Ma non sempre le cose vanno in questo modo. Recenti vicende nazionali ed interazionali hanno attirato molta attenzione dell’opinione pubblica su questi temi, creando forte disillusione circa la tenuta delle garanzie costituzionali sul tema, tanto che a ragione il Presidente del Garante per la privacy, Antonello Soro, ha ribadito come che “non soltanto gli apparati di sicurezza, ma anche quelli di investigazione e giudiziari tendono sempre di più ad avvalersi di tutte le opportunità informative offerte dalle tecnologie per perseguire un controllo generalizzato, pervasivo e spesso preventivo, non sempre giustificate da effettive finalità di sicurezza o prevenzione”. Spesso accade che le garanzie previste dal nostro sistema, ancorché sufficienti a tutelare il singolo e i suoi diritti costituzionalmente garantiti, vengano, nella migliore delle ipotesi, disinnescate a favore di un altro diritto, quello all’informazione.

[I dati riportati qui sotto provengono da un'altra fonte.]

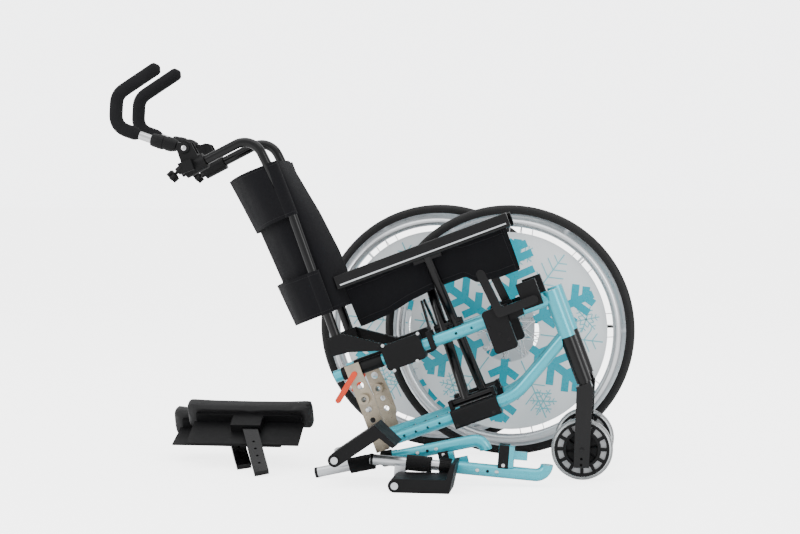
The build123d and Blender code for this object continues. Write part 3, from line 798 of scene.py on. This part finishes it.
def makeCastor(side):
    body = "castor_wheel_" + side
    low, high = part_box(body)
    centre = (low + high) / 2
    tyre = lathe("castorTyre_" + side, centre, castorValues["tyre"], "castorClear", body, 96)
    hub = lathe("castorHub_" + side, centre, castorValues["hubRing"], "blackPlastic", body, 64)
    slots = []
    for way in (-1, 1):
        floorRing = [(r, way * y) for r, y in castorValues["slotFloor"]]
        slots.append(lathe("slotFloor", centre, floorRing, "greyPlastic", None, 64))
    slots = joinPieces("castorSlotFloors_" + side, slots, body)
    rib = brick("castorRibs_" + side, (41, 57), (-10, 10), (-3.6, 3.6), 0.4, "blackPlastic",
                place=lambda x, y, z: centre + Vector((x, y, z)) / 1000)
    curve = [(14, 0), (21, 4.2), (28, 6), (37, 5)]
    arm = sweep("castorSpokes_" + side, [centre + Vector((x, 0, z)) / 1000 for x, z in curve], 0.0024,
                "blackPlastic", around=8, flat=3.2)
    for piece, count in ((rib, castorValues["ribs"]), (arm, castorValues["spokes"])):
        grow(piece, ringTree, {"Count": count, "Centre": centre, "Axis": Vector((0, 1, 0))}, "blackPlastic", body)
    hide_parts(body)
    way = sides[side]
    bolt = stub("castorBolt_" + side, centre + Vector((0, way * 0.0225, 0)), (0, way, 0),
                [(0, 0.007), (0.0014, 0.007), (0.0016, 0.0052), (0.0042, 0.0048), (0.0045, 0.003)], "blackPaint",
                "castor_fork_" + side, 6)


for side in sides:
    makeCastor(side)
print("castors ready")

# ---------- push handles ----------
handleValues = {"pivot": (-421, 794), "socketStart": (-448, 812.7), "socketEnd": (-489, 841),
                "gripStart": (-512, 860.4), "corners": [(-560, 900), (-530, 968), (-412, 993)], "bend": 40,
                "grip": 15.6}


def makeHandle(side):
    body = "push_handle_" + side
    way = sides[side]
    y = way * 90
    pivot, socketStart, socketEnd = (handleValues[k] for k in ("pivot", "socketStart", "socketEnd"))
    parts = [slab("tongue", [(-421 - 6, 794 - 11), (-409, 789), (-411, 803), (-421, 806), (-456, 829), (-466, 814)],
                  (y - 8.8, y + 8.8), 1.5, "blackPaint")]
    axis = atChair(socketEnd[0], y, socketEnd[1]) - atChair(socketStart[0], y, socketStart[1])
    parts.append(stub("socket", atChair(socketStart[0], y, socketStart[1]), axis,
                      [(-0.012, 0.011), (-0.011, 0.013), (0, 0.0165), (0.012, 0.0168), (0.0125, 0.0155), (0.02, 0.0155),
                       (0.0205, 0.0168), (0.033, 0.0168), (0.0335, 0.0158), (0.045, 0.0155), (0.0495, 0.0142),
                       (0.05, 0.0104)], "blackPlastic"))
    parts.append(stub("pivotDisc", atChair(pivot[0], y + way * 14.6, pivot[1]), (0, way, 0),
                      [(0, 0.0125), (0.0022, 0.0125), (0.0034, 0.011), (0.0036, 0.0075), (0.0022, 0.0072)],
                      "blackPlastic"))
    path = roundedPath([atChair(x, y, z) for x, z in [(-470, 825.7), handleValues["gripStart"],
                                                      handleValues["corners"][0]]], 0.01)
    parts.append(sweep("chrome", path[:-1] + [atChair(-525, y, 871)], 0.0098, "brightSteel"))
    gripPoints = [atChair(x, y, z) for x, z in [handleValues["gripStart"], *handleValues["corners"]]]
    path = roundedPath(gripPoints, handleValues["bend"] / 1000, 10)
    full = [path[0]]
    for a, b in zip(path, path[1:]):
        steps = max(1, int((b - a).length / 0.006))
        full += [a.lerp(b, k / steps) for k in range(1, steps + 1)]
    radius = handleValues["grip"] / 1000
    along = [0]
    for a, b in zip(full, full[1:]):
        along.append(along[-1] + (b - a).length)
    cap = 0.012
    radii = []
    for d in along:
        near = min(d, along[-1] - d)
        radii.append(radius * (1 if near > cap else max(0.25, math.sqrt(max(0, 1 - (1 - near / cap) ** 2)))))
    radii[0] = 0.0102
    parts.append(sweep("foam", full, radii, "gripFoam", around=24, sharp=60))
    whole = joinPieces("pushHandle_" + side, parts, body)
    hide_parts("handle_arm_" + side)
    disc = stub("pivotScrew_" + side, atChair(pivot[0], y + way * 16.2, pivot[1]), (0, way, 0),
                [(0, 0.0062), (0.0014, 0.006), (0.0024, 0.0042), (0.0026, 0.002)], "brightSteel", body, 20)


for side in sides:
    makeHandle(side)
print("push handles ready")

# ---------- seat cloth, hanging folded between the seat rails ----------
seatValues = {"x": (-192, 199), "edge": 47.0, "top": 389.0, "bottom": [(-192, 266), (-120, 271), (-60, 284), (0, 291),
                                                                   (78, 291), (98, 270), (150, 263), (199, 263)],
              "middle": 62.0, "thick": 1.6, "cut": (0.394, 0.37)}


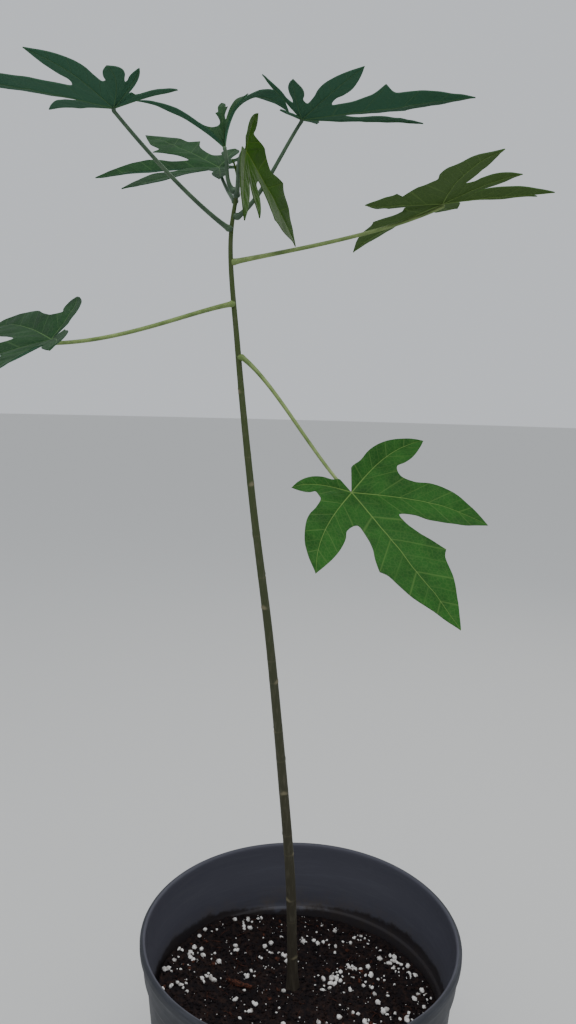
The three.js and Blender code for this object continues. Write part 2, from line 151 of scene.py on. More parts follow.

Oppure sacrificate sull’altare della irresponsabilità e della cialtronaggine, nella peggiore.

Il nostro sistema prevede, tuttavia, anche in tali casi estremi ulteriori meccanismi di riequilibratura e convergenza delle norme, volte a ricreare coerenza nel sistema. In definitiva, si ravvisa dunque quanto mai imminente la necessità di rispolverare ed applicare norme esistenti e spesso dimenticate e soprattutto di imparare a raccontare i fenomeni, evitando di confondere lo spionaggio scellerato con la corretta attività di intelligence, o di fare delle intercettazioni il male assoluto da sconfiggere, quando tocca i potenti e da usare invece massivamente in tutti gli altri casi. Torniamo a dare fiducia alla legge.